The Resolution Foundation has modelled the impact of the introduction of the National Living Wage alongside changes to tax credits, housing benefit and income tax thresholds on several typical family types. It finds that by the end of the parliament:

– A low-earning single parent with one child, working 20 hours a week at £9.35 an hour, will be £1,000 a year worse off. That is, the gain associated with the increase in the personal tax allowance is more than offset by reductions in benefit entitlement. To offset this fall in disposable income would require an increase of £3,400 in earnings – equivalent to a one off 44% rise in earnings, 18 years of steady 2% pay rises, or increasing their hours by seven hours a week.

– A low-earning dual-earner couple with two children both earning £9.35 an hour will be £850 a year worse off. They would need a one-off rise in earnings of 15 per cent to recover these losses, equivalent to seven years of steady 2% pay rises or a five-hour increase in the second earner’s weekly working time.

– A mid-earning couple with two children and no rent or mortgage, with the first earner working 37.5 hours a week and earns £12 an hour and the second working 16 hours a week earning £9.35 an hour would be £50 a year better off.

– A middle-earning dual-earner couple without children where both earn £15 an hour will be £350 better off as a result of increases in personal tax allowance.

Further cuts to tax credits and Universal Credit for new claimants – removing the first child premium and restricting support to two children – mean some families moving on to the benefit after April 2017 will see far greater losses, said the Resolution Foundation. For example, it said a low-earning couple with three children making a new claim would be £3,450 worse off following the tax and welfare policies set out in the budget.

Gavin Kelly, Chief Executive at the Resolution Foundation, welcomed action on raising the minimum wage, but said: “By concentrating £12bn of cuts from a limited range of working age benefits, the Chancellor has focussed a disproportionate part of that pain on the working poor. We shouldn’t think that a higher minimum wage will compensate all low-income working families for their losses – many working households will be left significantly worse off. It will take many struggling families years before they earn their way back to their current position. And lost under the budget headlines are a range of measures that will make work less attractive by increasing the effective tax-rate facing low-income families.”

Other campaigning groups add that increases to the personal tax allowance and raising the rate at which higher tax rate is brought in will help richer families more than the poor or middle income earners.
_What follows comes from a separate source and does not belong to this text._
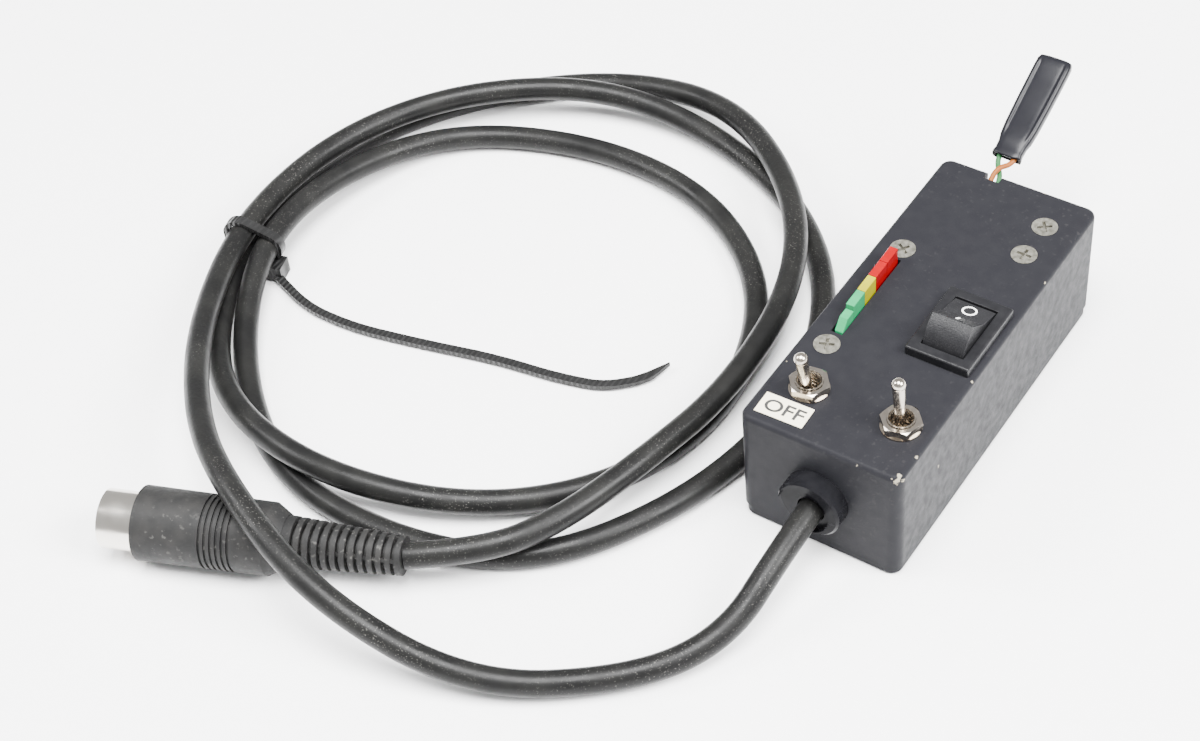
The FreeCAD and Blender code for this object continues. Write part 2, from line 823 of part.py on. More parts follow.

The Child Poverty Action Group said: “Two thirds of poor children now live in working families but incredibly the Chancellor has removed tax credits targeted to help them. The suggestion that higher tax allowances will offset tax credit cuts is sheer fallacy: 44% of adults earn too little to pay income tax and those on slightly higher wages gain little because tax credits are withdrawn as incomes rises. As the Resolution Foundation says, only about 1 per cent of the billions spent on raising the personal tax allowance will actually be spent on lifting the low paid out of tax. It’s much more a tax cut for the better off than it is help for the low paid.”